C'est comme ça qu'un plan cul avec qui je m'étais toujours protégée, à qui je venais de donner un préservatif, ne l'a jamais mis (ou l'a ôté) - quand bien même il avait des relations avec de multiples partenaires et il savait que je ne prenais pas la pilule. Le lendemain, il a trouvé ça "abusé de ma part " de ne plus lui adresser la parole à cause de ça.

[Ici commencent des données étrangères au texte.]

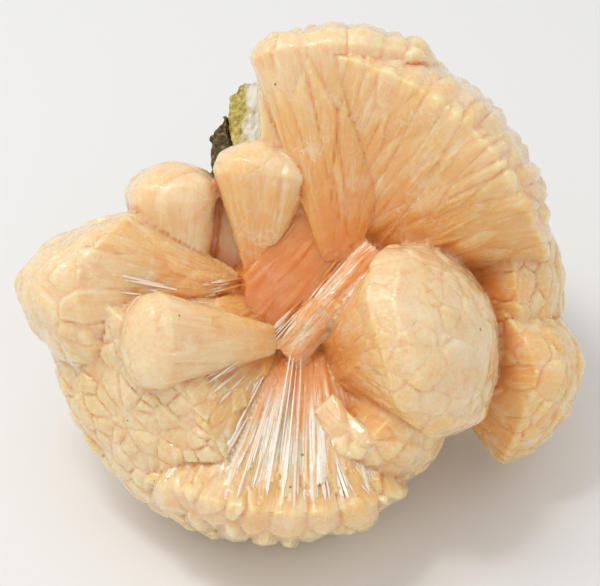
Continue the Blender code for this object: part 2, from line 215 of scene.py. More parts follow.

C'est comme ça qu'un soir de fête étudiante, chez une camarade de classe, alors que je connaissais toutes les personnes présentes, quelqu'un a mis du GHB dans mon verre. Sans la présence d'esprit d'une amie warrior dotée de plusieurs ceintures noires et d'un sang-froid incroyable, je n'aurais sans doute pas fini la soirée paisiblement dans mon lit. Je n'ai jamais su qui avait fait ça.

C'est comme ça que j'ai reçu une pierre en pleine figure, lancée par un ami de la famille qui m'intimidait et me violentait depuis l'enfance. En plein milieu de la cours du collège. Mon nez n'a plus jamais été droit. Lui, n'a même pas été réprimandé. 

C'est comme ça que le même ex cité un peu plus haut, profondément attristé par la rupture de ses meilleurs amis, m'a plaquée sur le sol, s'est saisi de ma tête et l'a violemment frappée sur le sol. Où se trouvait un caillou. L'arrière de mon crâne était ouvert sur cinq centimètres, mais personne ne m'a secourue. Le lendemain, tout mon groupe d'amis est allé à la piscine, m'obligeant à les attendre à l'accueil, car je n'avais pas d'autre moyen de transport, ma plaie toujours non traitée.

C'est comme ça qu'un soir, en rentrant chez moi, une voiture avec deux hommes à son bord s'est arrêtée à mon niveau. Lorsque j'ai refusé de leur adresser la parole, un des hommes est sorti et s'est mis à me courir après, jusqu'à s'introduire dans mon immeuble et monter deux étages à mes trousses. Ce n'est qu'en comprenant que j'étais enfermée chez moi, hors d'atteinte, qu'il a baissé les bras.

Cette liste pourrait continuer et va continuer, au fur à mesure que les souvenirs bien souvent refoulés me reviendront. 
J'ai volontairement évincé tout ce qui avait trait à la fameuse "zone grise", pour ne garder ce qui est condamnable par la loi, en l'état actuel des choses. 

Si chaque femme signalait chaque acte condamnable dont elle a été victime, on ne serait pas à 22% d'augmentation des signalements.

Quant à moi, soyez certains, cela ne m'a pas servi de leçon : jamais je ne me tairai.